Very graciously said Kelly:)

Anonymous said...

infant baptism - I understood that to be the majority view too

believe the catholic holy bible is the true word of God - surely that could be applied to "KJV only-ism"

unknown said...

Wow, I went tho the site and read her post. I am not Catholic and still found it rude and offensive. I'm sorry people feel the need to attack non-Catholics. One thing that I found especially offensive was the part about children being molested. This goes on just as much in Protestant (see I've learned something) organizations as Catholic. I really feel it's just being hidden better but there are many articles out there proving it happens. My question is always the same when I read stuff about Catholics, if you truly believe Catholics are hell-bound why can you not lovingly speak to them instead of the arrogant and rude bashing that you do? That causes no one to want to know you or your god.

angie said...

catthief- my thoughts on the child molestations is this- I'm totally horrified that any priest would do such a thing. Predators are going to put themselves in positions of trust to get access to children, and that includes pastors in other churches, teachers, coaches, boy scout leaders, etc. The stories about Catholic priests hit the front page, and the other stories are found buried in the metro section of your newspaper.
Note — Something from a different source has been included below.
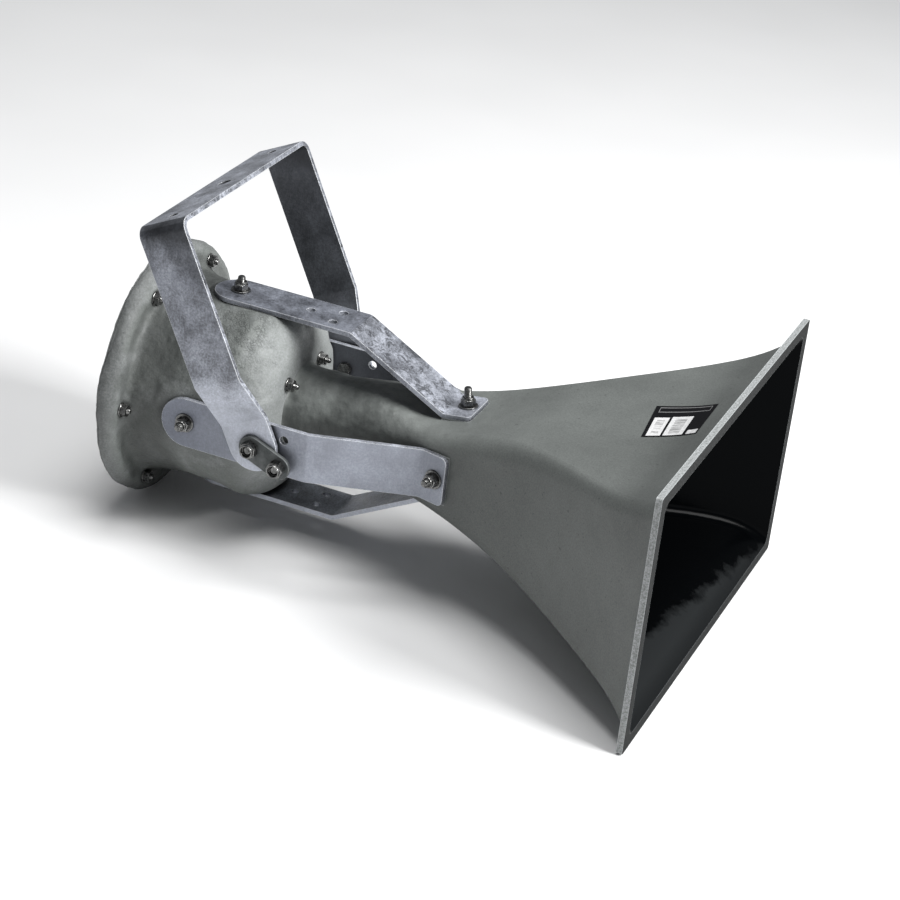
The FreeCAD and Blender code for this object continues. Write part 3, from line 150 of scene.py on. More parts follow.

Thank God Pope Benedict is now addressing this with candidates for priesthood.

unknown anon said...

Here's the thing about the priest abuse scandals. If you actually read the reporting, you will find that the vast majority of cases now coming out are from before the mid-1980's. There are a lot of reasons for that, but be aware that it's not just in the last five years that the Church has been approaching these problems differently than in the past. Careful research will show that there are VERY few current cases, and when one does pop up, it is handled much differently than the way ALL sex crimes were handled in the past.

In fact, you will find that most cases of clerical abuse of children is now occurring in independent Protestant congregations, where there is less accountability.